Getting sufficient vitamin D is important for your health. A simple blood test ordered by your doctor can confirm your body’s levels. According to a study referenced by U.S. News and World Report, as many as 91% of Americans working indoors are not receiving enough of this vitamin! 1
Depending on where you live in the world and what kind of lifestyle you lead, you may be at greater risk of vitamin D deficiency. Some of those at increased risk include people with dark skins, older adults who are housebound, pregnant and breastfeeding women and those with certain medical conditions including, cystic fibrosis, liver disease, Crohn’s disease, and celiac disease.
Vitamin D levels drop in the winter
Vitamin D aids in developing a healthy immune system, bones, and supports cognitive functioning. It is known as the “sunshine vitamin” because the easiest method of obtaining it is to spend some time in the sun. Anyone who wears clothing that covers most of their skin when outdoors may not be getting enough sun exposure to make their own vitamin D.
Vitamin D is also an important steroid that functions like a hormone in the body. It regulates the functions of more than 200 genes.
Though using sunscreen is normally the safest way to enjoy the sunshine, going without it for short periods of time is the key to making your own vitamin D. Sunscreen with SPF 15 decreases the synthesis of Vitamin D by 99% when used as directed, so wait a moment or two before applying when outdoors.
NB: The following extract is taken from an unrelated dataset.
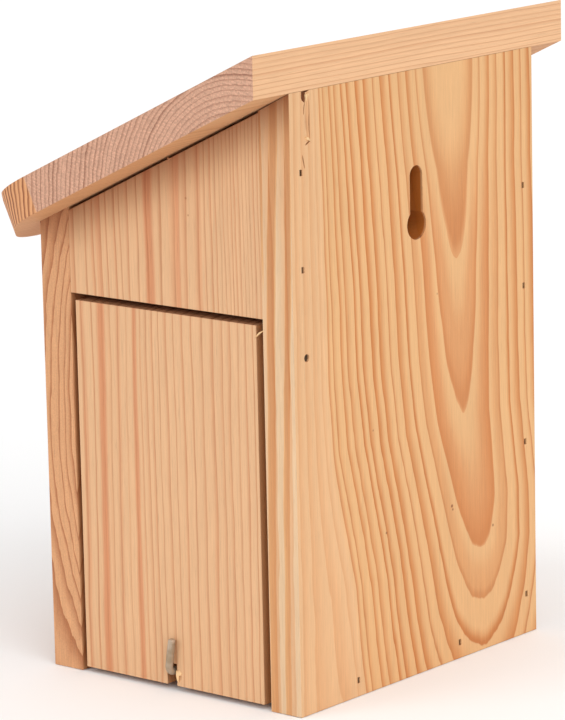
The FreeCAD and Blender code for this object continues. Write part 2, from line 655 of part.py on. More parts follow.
groups = [
    brad_group("nails_back_to_side_wall", mirrored(BACK_WALL), TO_BACK, y=Y_BACK),
    brad_group("nails_back_to_upper_panel", mirrored(BACK_PANEL), TO_BACK, y=Y_BACK),
    brad_group("nails_back_to_floor", mirrored(BACK_FLOOR), TO_BACK, y=Y_BACK),
    brad_group("nails_front_to_side_wall", FRONT_WALL, TO_FRONT, y=Y_BACK - D["depth"]),
    brad_group("nails_front_to_upper_panel", FRONT_PANEL, TO_FRONT, y=Y_BACK - D["depth"]),
    brad_group("nails_front_to_floor", FRONT_FLOOR, TO_FRONT, y=Y_BACK - D["depth"]),
    brad_group("nails_side_to_floor",
               [(D["side_floor_a"], D["floor_nail_z"], False),
                (D["side_floor_b"], D["floor_nail_z"], False)], TO_SIDE, x=-HALF, y=Y_BACK),
    brad_group("nails_roof_to_back", ROOF_BACK, Rotation(Vector(1, 0, 0), D["roof_angle"].n),
               y=Y_BACK - D["roof_thick"] * SIN, z=D["back_height"] + D["roof_thick"] * COS,
               tilt_bound=True),
    brad_group("nails_roof_to_front", ROOF_FRONT, Rotation(Vector(1, 0, 0), D["roof_angle"].n),
               y=Y_BACK - D["roof_thick"] * SIN, z=D["back_height"] + D["roof_thick"] * COS,
               tilt_bound=True),
]

# --------------------------------------------------------------------- export
doc.recompute()
NODES = [back, front, wall, panel, door, floor, roof, hook, pivot_back, pivot_front] + groups
faults = []
for obj in doc.Objects:
    states = [str(s) for s in getattr(obj, "State", [])]
    if "Invalid" in states or "Error" in states:
        faults.append("%s: %s" % (obj.Name, states))
for node in NODES:
    if node.Shape.isNull() or not node.Shape.isValid():
        faults.append("%s: bad shape" % node.Label)
if faults:
    raise RuntimeError("; ".join(faults))
for node in NODES:
    node.Shape.exportStep("parts/%s.step" % node.Label)
    box = node.Shape.BoundBox
    print("%-28s solids %d  volume %10.1f  x %7.2f %7.2f  y %7.2f %7.2f  z %7.2f %7.2f" % (
        node.Label, len(node.Shape.Solids), node.Shape.Volume,
        box.XMin, box.XMax, box.YMin, box.YMax, box.ZMin, box.ZMax))
whole = Part.makeCompound([n.Shape for n in NODES]).BoundBox
print("whole  x %.3f %.3f  y %.3f %.3f  z %.3f %.3f" % (
    whole.XMin, whole.XMax, whole.YMin, whole.YMax, whole.ZMin, whole.ZMax))
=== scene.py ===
import math
import random

import bmesh
import bpy
from mathutils import Matrix, Vector


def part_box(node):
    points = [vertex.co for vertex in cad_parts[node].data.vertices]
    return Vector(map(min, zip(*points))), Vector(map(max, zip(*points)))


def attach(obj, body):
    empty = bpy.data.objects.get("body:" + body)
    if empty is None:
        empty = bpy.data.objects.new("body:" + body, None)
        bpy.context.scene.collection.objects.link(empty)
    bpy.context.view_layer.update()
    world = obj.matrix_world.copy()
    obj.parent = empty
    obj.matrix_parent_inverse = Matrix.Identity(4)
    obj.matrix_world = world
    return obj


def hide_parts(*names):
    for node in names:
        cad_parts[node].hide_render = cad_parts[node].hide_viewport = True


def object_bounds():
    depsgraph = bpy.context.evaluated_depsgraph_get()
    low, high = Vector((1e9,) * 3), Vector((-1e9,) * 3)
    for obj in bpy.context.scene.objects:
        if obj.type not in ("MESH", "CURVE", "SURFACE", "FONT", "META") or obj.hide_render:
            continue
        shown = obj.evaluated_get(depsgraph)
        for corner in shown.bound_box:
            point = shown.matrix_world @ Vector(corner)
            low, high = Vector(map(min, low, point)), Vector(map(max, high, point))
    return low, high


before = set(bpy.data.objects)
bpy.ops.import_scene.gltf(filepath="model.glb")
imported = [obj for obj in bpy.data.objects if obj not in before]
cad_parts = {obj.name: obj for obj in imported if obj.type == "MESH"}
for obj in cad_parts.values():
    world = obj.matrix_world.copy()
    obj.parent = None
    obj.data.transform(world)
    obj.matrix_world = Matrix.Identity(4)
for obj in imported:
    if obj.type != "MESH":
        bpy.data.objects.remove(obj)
CAD_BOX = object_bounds()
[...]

Many of us avoid spending much time outdoors in the winter due to cooler temperatures, however. Thankfully, there are other ways to get this essential vitamin even when the sun isn’t shining.
How can we obtain vitamin D without sunlight?
There are two main forms of vitamin D. Vitamin D2 is from plant sources. Vitamin D3 is a more active form from animal sources. Both animals and plants receive vitamin D from sunlight exposure. Vitamin D3 may be consumed by eating meat or other animal products such as milk and cheese.
Oily fish is a great source of vitamin D to add to your diet. Oily fish includes flounder, Sockeye salmon, sole, tuna, sardines, mackerel, swordfish, sturgeon, whitefish, and rainbow trout. Just a palm-sized serving of these fish may help get anywhere from 75%- 100% of your recommended daily amount of vitamin D.
Though mushrooms are actually fungi, they are the only non-animal source of naturally occurring vitamin D. Wild mushrooms, especially those exposed to UV light have the greatest content of this essential vitamin. Around 1 cup of raw UV-exposed mushrooms meets or exceeds your daily needs.
Many grocery store items have also been fortified in vitamin D. Such items include milk, orange juice, soy milk, and yogurt.
Cod liver oil in liquid form or gel capsules is another great way to receive Vitamin D. Lastly, a supplement may also be needed to achieve healthy Vitamin D levels. Before taking supplements, always discuss them with your doctor. Find a list of our physicians at CCMHHealth.com/providers/.
1 Howley, Elaine K. U.S. News and World Report. What’s the Connection Between Vitamin D and Breast Cancer? 27 Jun. 2017.